What needs to be done
The data must be returned in full and exactly as given.

Given data
------------------------------

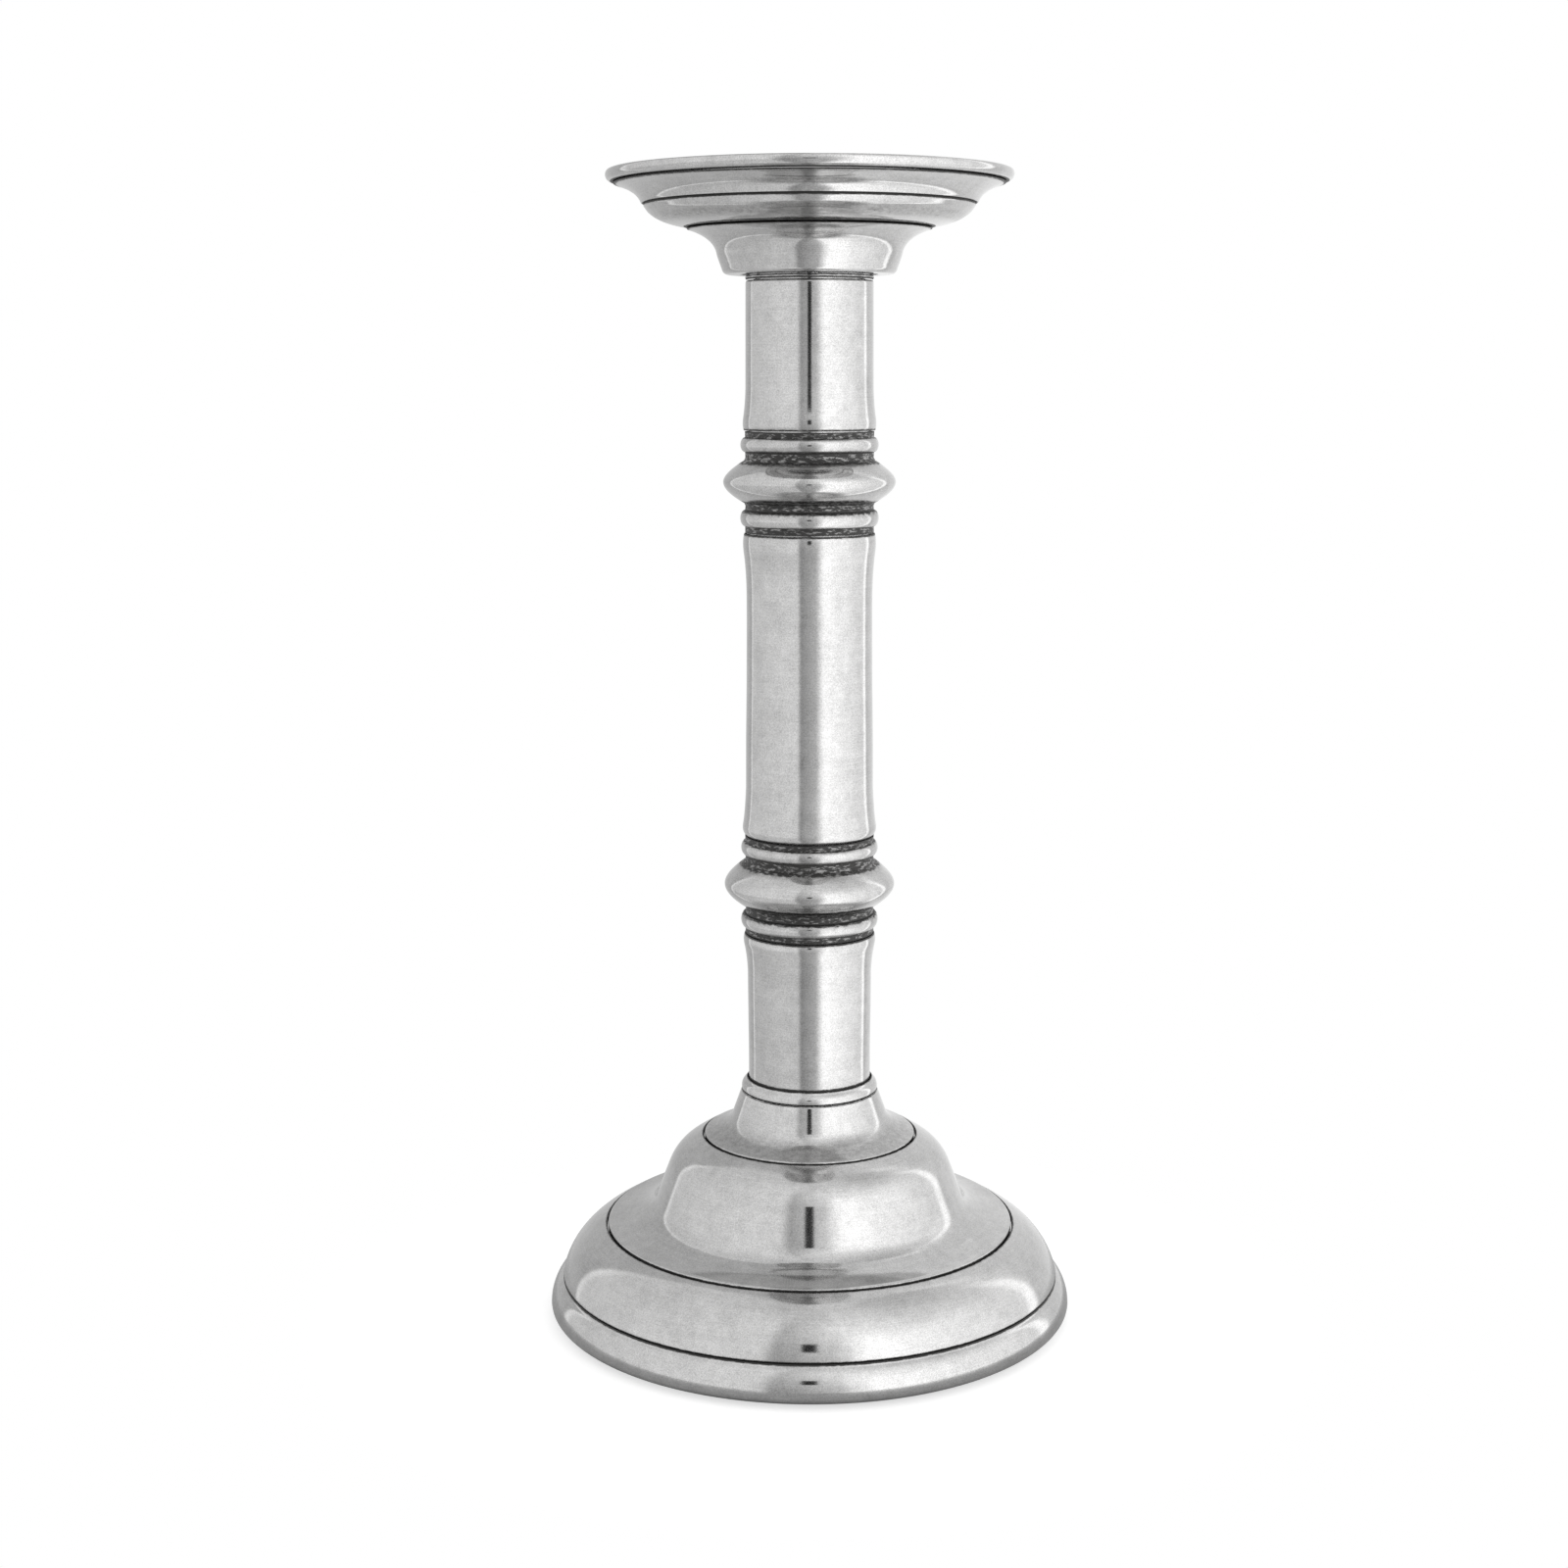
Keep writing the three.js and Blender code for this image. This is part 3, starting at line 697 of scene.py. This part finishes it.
def studio_light():
    """A light tent as its reflections show it: two big soft walls, a gap in front, a dim top.

    A direction has a side, in degrees to the right of straight in front, and a rise above level.
    """
    world = bpy.data.worlds.new("studio")
    bpy.context.scene.world = world
    world.use_nodes = True
    g = Graph(world.node_tree)
    axes = g.add("ShaderNodeSeparateXYZ", {0: g.add("ShaderNodeTexCoord").outputs["Generated"]}).outputs
    to_degrees = math.degrees(1)
    side = g.times(g.math("ARCTAN2", axes[0], g.times(axes[1], -1.0)), to_degrees)
    rise = g.times(g.math("ARCSINE", axes[2]), to_degrees)
    aside = g.math("ABSOLUTE", side)

    def wall(behind, level, left, right, top):
        """Light of a level over part of what is behind it; each edge is (angle, half its fade)."""
        inside = g.span(side, left[0] - left[1], left[0] + left[1])
        inside = g.times(inside, g.span(side, right[0] - right[1], right[0] + right[1], 1, 0))
        inside = g.times(inside, g.span(rise, top[0] - top[1], top[0] + top[1], 1, 0))
        return g.blend(inside, behind, level)

    # The gap, lighter as it rises and towards the right, and the tent's back.
    gap = g.times(g.span(rise, -15, 85, seen(130), seen(184), False),
                  g.span(side, -14, 16, 1, 1.75, False))
    front = g.blend(g.span(rise, 50, 75), gap, seen(184))
    back = g.span(side, -90, 90, seen(156), seen(186))
    light = g.blend(g.span(aside, 120, 140), front, back)

    # The two walls, each with a lighter strip along its far edge.
    left_level = g.times(g.span(side, -120, -45, seen(183), seen(200), False),
                         g.span(rise, -20, -6, 0.8, 1))
    light = wall(light, left_level, left=(-130, 2), right=(-18.5, 4.5), top=(72, 14))
    right_level = g.times(g.span(side, 35, 105, seen(250), seen(211), False),
                          g.span(rise, 24, 70, 1, 0.62))
    light = wall(light, right_level, left=(19, 9), right=(125, 2), top=(80, 14))
    light = wall(light, seen(207), left=(-131, 1.5), right=(-127, 2), top=(38, 16))
    light = wall(light, seen(247), left=(116, 2), right=(123, 2), top=(38, 20))

    # The top, dimmer at the back.
    crown = g.blend(g.span(aside, 100, 150), g.span(side, -60, 60, seen(176), seen(193)), seen(125))
    light = g.blend(g.span(rise, 74, 88), light, crown)

    plain = g.add("ShaderNodeBackground", {"Color": grey(1), "Strength": 1.0})
    lit = g.add("ShaderNodeBackground", {"Color": grey(1), "Strength": light})
    g.finish(g.add("ShaderNodeMixShader", {
        0: g.add("ShaderNodeLightPath").outputs["Is Camera Ray"], 1: lit.outputs[0], 2: plain.outputs[0],
    }), "ShaderNodeOutputWorld")


def stage_object(name, shape, look):
    """An object of the studio, from a bmesh that it frees."""
    mesh = bpy.data.meshes.new(name)
    shape.to_mesh(mesh)
    shape.free()
    mesh.materials.append(look)
    made = bpy.data.objects.new(name, mesh)
    bpy.context.scene.collection.objects.link(made)
    return made


def floor_disc():
    """Pale floor that fades out round the foot, and that the camera sees as white."""
    look, g = material("pale_floor")
    place = g.place()
    diffuse = g.add("ShaderNodeBsdfDiffuse", {"Color": g.tint(g.grain(place, 300), grey(0.49), grey(0.51))})
    shown = g.add("ShaderNodeLightPath").outputs["Is Camera Ray"]
    lift = g.add("ShaderNodeEmission", {"Color": grey(1), "Strength": g.times(shown, FLOOR_LIFT)})
    solid = g.add("ShaderNodeAddShader", {0: diffuse.outputs[0], 1: lift.outputs[0]})
    radius = g.add("ShaderNodeVectorMath", {0: place}, operation="LENGTH").outputs["Value"]
    clear = g.add("ShaderNodeBsdfTransparent")
    g.finish(g.add("ShaderNodeMixShader", {
        0: g.span(radius, SOLID_FLOOR_RADIUS, FLOOR_RADIUS), 1: solid.outputs[0], 2: clear.outputs[0],
    }))
    shape = bmesh.new()
    bmesh.ops.create_circle(shape, cap_ends=True, segments=96, radius=FLOOR_RADIUS)
    floor = stage_object("floor", shape, look)
    floor.location.z = -FLOOR_DROP


def dark_card():
    """The dark camera that the metal reflects: a card that faces the object."""
    look, g = material("lens_dark")
    g.finish(g.add("ShaderNodeEmission", {"Color": grey(1), "Strength": 0.03}))
    shape = bmesh.new()
    corners = ((-0.5, -0.5, 0), (0.5, -0.5, 0), (0.5, 0.5, 0), (-0.5, 0.5, 0))
    shape.faces.new([shape.verts.new(corner) for corner in corners])
    card = stage_object("lens_card", shape, look)
    card.location = DARK_CARD_PLACE
    card.scale = (*DARK_CARD_SIZE, 1)
    card.rotation_mode = "QUATERNION"
    card.rotation_quaternion = (DARK_CARD_AIM - DARK_CARD_PLACE).to_track_quat("Z", "Y")
    card.visible_camera = False
    card.visible_diffuse = False
    card.visible_shadow = False


def camera():
    """The camera, a little above the pan, looking down and slightly left."""
    eye = bpy.data.objects.new("camera", bpy.data.cameras.new("camera"))
    bpy.context.scene.collection.objects.link(eye)
    eye.location = CAMERA_PLACE
    down, left = math.radians(LOOK_DOWN), math.radians(LOOK_LEFT)
    forward = Vector((-math.sin(left) * math.cos(down), math.cos(left) * math.cos(down), -math.sin(down)))
    eye.rotation_mode = "QUATERNION"
    roll = Quaternion((0, 0, 1), math.radians(ROLL))
    eye.rotation_quaternion = forward.to_track_quat("-Z", "Y") @ roll
    eye.data.sensor_width = SENSOR_WIDTH
    eye.data.lens = FOCAL_LENGTH
    eye.data.clip_start = NEAREST_SEEN
    bpy.context.scene.camera = eye


# ---------------------------------------------------------------- assembly

camera()
studio_light()
floor_disc()
dark_card()
bpy.context.scene.view_settings.view_transform = "Standard"

metal = pewter()
silver_pieces = [
    foot_band(), skirt_shell(), dome_shell(), cone_flare(), collar_bead(),
    lower_tube(), lower_knop(), middle_tube(), upper_knop(), upper_tube(),
    seat_band(), spigot_plug(), cup_bell(), dish(), rim_roll(), pricket_spike(),
]
for piece in silver_pieces:
    piece.data.materials.append(metal)

felt = felt_disc()
felt.data.materials.append(green_felt())

looks = {"steel": zinc_steel(), "iron": cast_iron()}
for part in frame["record"]["subparts"]:
    if part["material_slot"] in looks:
        node = frame["nodes"][part["node"]]
        node.data.materials.clear()
        node.data.materials.append(looks[part["material_slot"]])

------------------------------

Worked answer
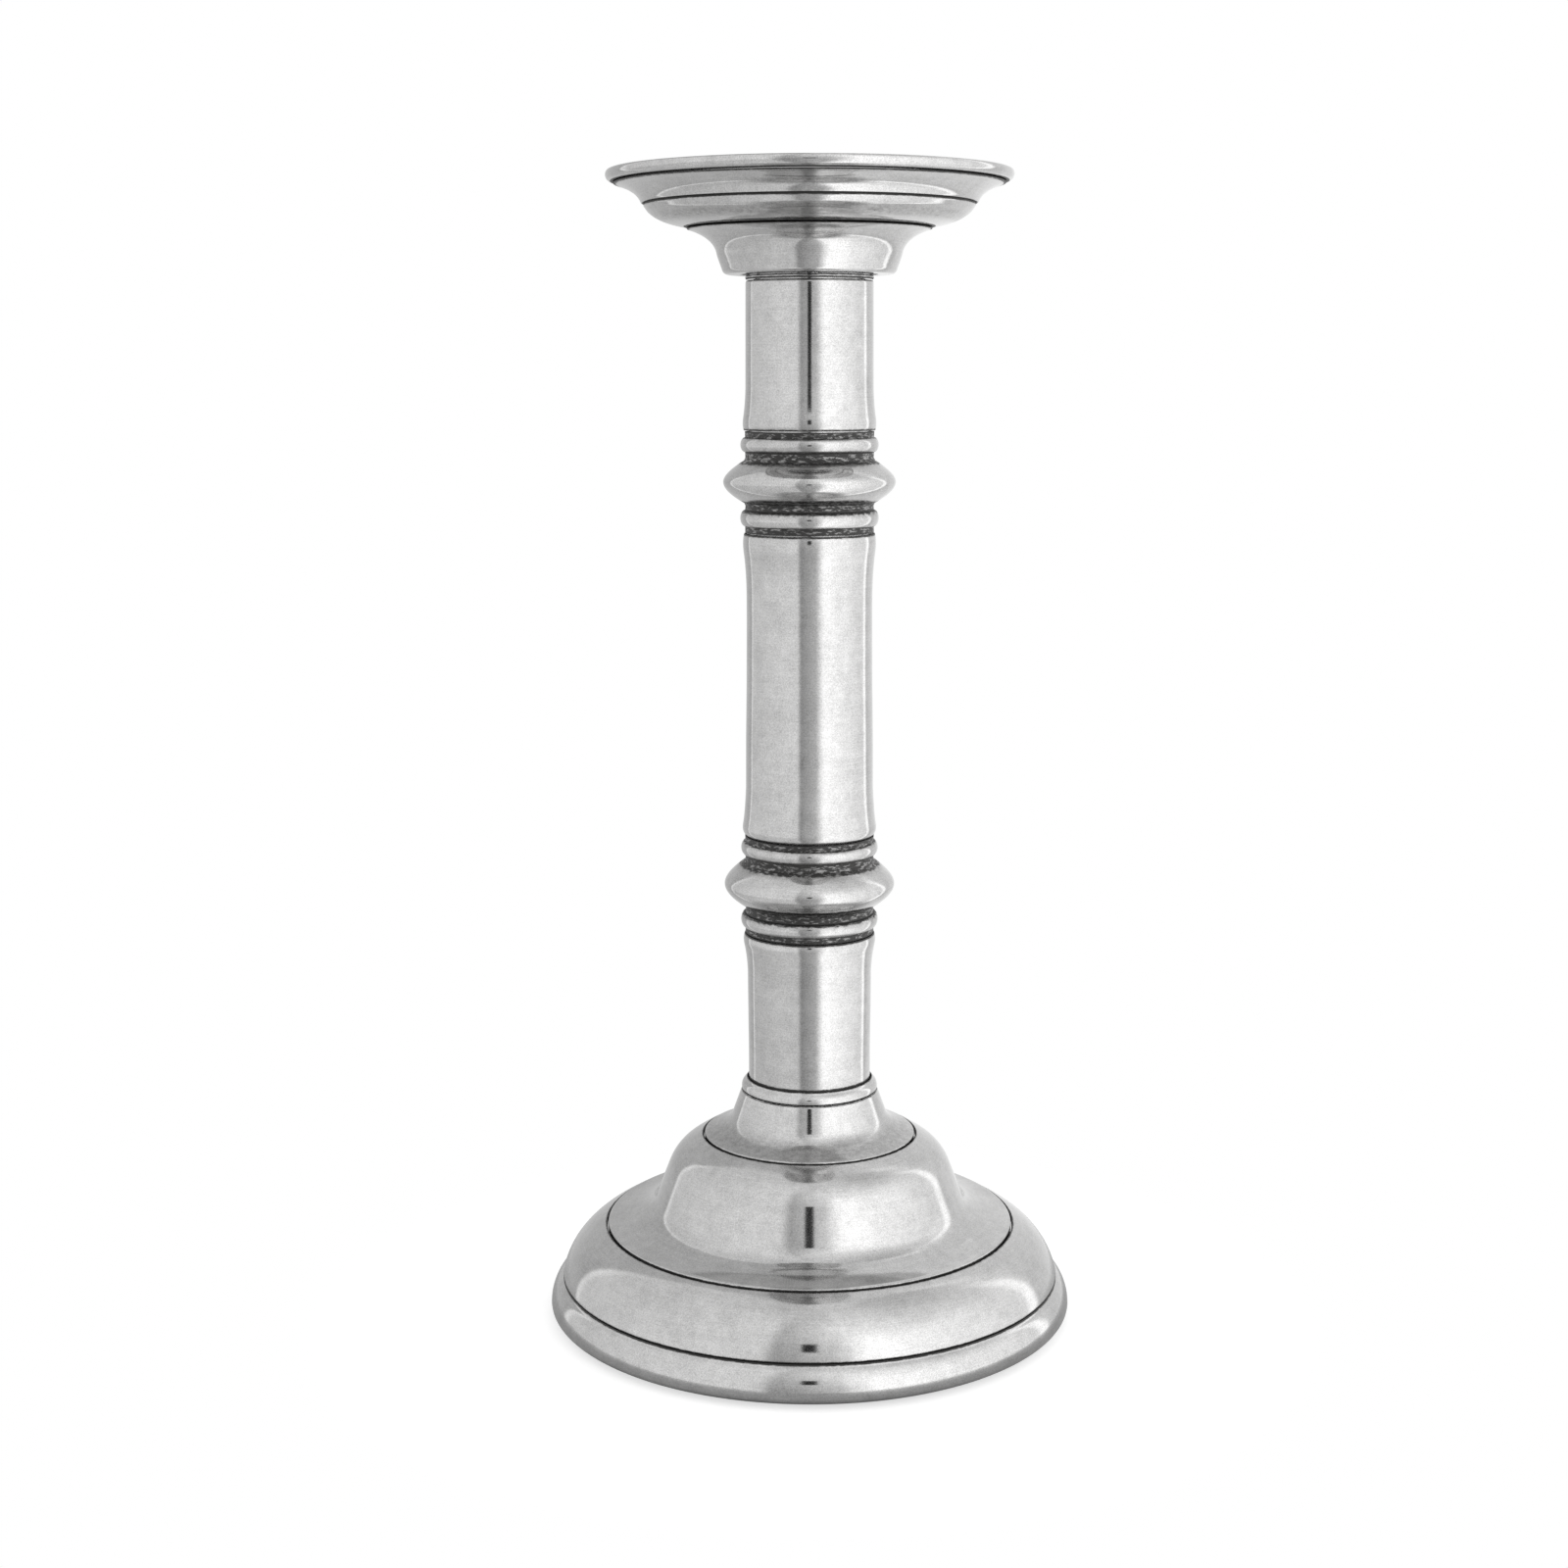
Keep writing the three.js and Blender code for this image. This is part 3, starting at line 697 of scene.py. This part finishes it.
def studio_light():
    """A light tent as its reflections show it: two big soft walls, a gap in front, a dim top.

    A direction has a side, in degrees to the right of straight in front, and a rise above level.
    """
    world = bpy.data.worlds.new("studio")
    bpy.context.scene.world = world
    world.use_nodes = True
    g = Graph(world.node_tree)
    axes = g.add("ShaderNodeSeparateXYZ", {0: g.add("ShaderNodeTexCoord").outputs["Generated"]}).outputs
    to_degrees = math.degrees(1)
    side = g.times(g.math("ARCTAN2", axes[0], g.times(axes[1], -1.0)), to_degrees)
    rise = g.times(g.math("ARCSINE", axes[2]), to_degrees)
    aside = g.math("ABSOLUTE", side)

    def wall(behind, level, left, right, top):
        """Light of a level over part of what is behind it; each edge is (angle, half its fade)."""
        inside = g.span(side, left[0] - left[1], left[0] + left[1])
        inside = g.times(inside, g.span(side, right[0] - right[1], right[0] + right[1], 1, 0))
        inside = g.times(inside, g.span(rise, top[0] - top[1], top[0] + top[1], 1, 0))
        return g.blend(inside, behind, level)

    # The gap, lighter as it rises and towards the right, and the tent's back.
    gap = g.times(g.span(rise, -15, 85, seen(130), seen(184), False),
                  g.span(side, -14, 16, 1, 1.75, False))
    front = g.blend(g.span(rise, 50, 75), gap, seen(184))
    back = g.span(side, -90, 90, seen(156), seen(186))
    light = g.blend(g.span(aside, 120, 140), front, back)

    # The two walls, each with a lighter strip along its far edge.
    left_level = g.times(g.span(side, -120, -45, seen(183), seen(200), False),
                         g.span(rise, -20, -6, 0.8, 1))
    light = wall(light, left_level, left=(-130, 2), right=(-18.5, 4.5), top=(72, 14))
    right_level = g.times(g.span(side, 35, 105, seen(250), seen(211), False),
                          g.span(rise, 24, 70, 1, 0.62))
    light = wall(light, right_level, left=(19, 9), right=(125, 2), top=(80, 14))
    light = wall(light, seen(207), left=(-131, 1.5), right=(-127, 2), top=(38, 16))
    light = wall(light, seen(247), left=(116, 2), right=(123, 2), top=(38, 20))

    # The top, dimmer at the back.
    crown = g.blend(g.span(aside, 100, 150), g.span(side, -60, 60, seen(176), seen(193)), seen(125))
    light = g.blend(g.span(rise, 74, 88), light, crown)

    plain = g.add("ShaderNodeBackground", {"Color": grey(1), "Strength": 1.0})
    lit = g.add("ShaderNodeBackground", {"Color": grey(1), "Strength": light})
    g.finish(g.add("ShaderNodeMixShader", {
        0: g.add("ShaderNodeLightPath").outputs["Is Camera Ray"], 1: lit.outputs[0], 2: plain.outputs[0],
    }), "ShaderNodeOutputWorld")


def stage_object(name, shape, look):
    """An object of the studio, from a bmesh that it frees."""
    mesh = bpy.data.meshes.new(name)
    shape.to_mesh(mesh)
    shape.free()
    mesh.materials.append(look)
    made = bpy.data.objects.new(name, mesh)
    bpy.context.scene.collection.objects.link(made)
    return made


def floor_disc():
    """Pale floor that fades out round the foot, and that the camera sees as white."""
    look, g = material("pale_floor")
    place = g.place()
    diffuse = g.add("ShaderNodeBsdfDiffuse", {"Color": g.tint(g.grain(place, 300), grey(0.49), grey(0.51))})
    shown = g.add("ShaderNodeLightPath").outputs["Is Camera Ray"]
    lift = g.add("ShaderNodeEmission", {"Color": grey(1), "Strength": g.times(shown, FLOOR_LIFT)})
    solid = g.add("ShaderNodeAddShader", {0: diffuse.outputs[0], 1: lift.outputs[0]})
    radius = g.add("ShaderNodeVectorMath", {0: place}, operation="LENGTH").outputs["Value"]
    clear = g.add("ShaderNodeBsdfTransparent")
    g.finish(g.add("ShaderNodeMixShader", {
        0: g.span(radius, SOLID_FLOOR_RADIUS, FLOOR_RADIUS), 1: solid.outputs[0], 2: clear.outputs[0],
    }))
    shape = bmesh.new()
    bmesh.ops.create_circle(shape, cap_ends=True, segments=96, radius=FLOOR_RADIUS)
    floor = stage_object("floor", shape, look)
    floor.location.z = -FLOOR_DROP


def dark_card():
    """The dark camera that the metal reflects: a card that faces the object."""
    look, g = material("lens_dark")
    g.finish(g.add("ShaderNodeEmission", {"Color": grey(1), "Strength": 0.03}))
    shape = bmesh.new()
    corners = ((-0.5, -0.5, 0), (0.5, -0.5, 0), (0.5, 0.5, 0), (-0.5, 0.5, 0))
    shape.faces.new([shape.verts.new(corner) for corner in corners])
    card = stage_object("lens_card", shape, look)
    card.location = DARK_CARD_PLACE
    card.scale = (*DARK_CARD_SIZE, 1)
    card.rotation_mode = "QUATERNION"
    card.rotation_quaternion = (DARK_CARD_AIM - DARK_CARD_PLACE).to_track_quat("Z", "Y")
    card.visible_camera = False
    card.visible_diffuse = False
    card.visible_shadow = False


def camera():
    """The camera, a little above the pan, looking down and slightly left."""
    eye = bpy.data.objects.new("camera", bpy.data.cameras.new("camera"))
    bpy.context.scene.collection.objects.link(eye)
    eye.location = CAMERA_PLACE
    down, left = math.radians(LOOK_DOWN), math.radians(LOOK_LEFT)
    forward = Vector((-math.sin(left) * math.cos(down), math.cos(left) * math.cos(down), -math.sin(down)))
    eye.rotation_mode = "QUATERNION"
    roll = Quaternion((0, 0, 1), math.radians(ROLL))
    eye.rotation_quaternion = forward.to_track_quat("-Z", "Y") @ roll
    eye.data.sensor_width = SENSOR_WIDTH
    eye.data.lens = FOCAL_LENGTH
    eye.data.clip_start = NEAREST_SEEN
    bpy.context.scene.camera = eye


# ---------------------------------------------------------------- assembly

camera()
studio_light()
floor_disc()
dark_card()
bpy.context.scene.view_settings.view_transform = "Standard"

metal = pewter()
silver_pieces = [
    foot_band(), skirt_shell(), dome_shell(), cone_flare(), collar_bead(),
    lower_tube(), lower_knop(), middle_tube(), upper_knop(), upper_tube(),
    seat_band(), spigot_plug(), cup_bell(), dish(), rim_roll(), pricket_spike(),
]
for piece in silver_pieces:
    piece.data.materials.append(metal)

felt = felt_disc()
felt.data.materials.append(green_felt())

looks = {"steel": zinc_steel(), "iron": cast_iron()}
for part in frame["record"]["subparts"]:
    if part["material_slot"] in looks:
        node = frame["nodes"][part["node"]]
        node.data.materials.clear()
        node.data.materials.append(looks[part["material_slot"]])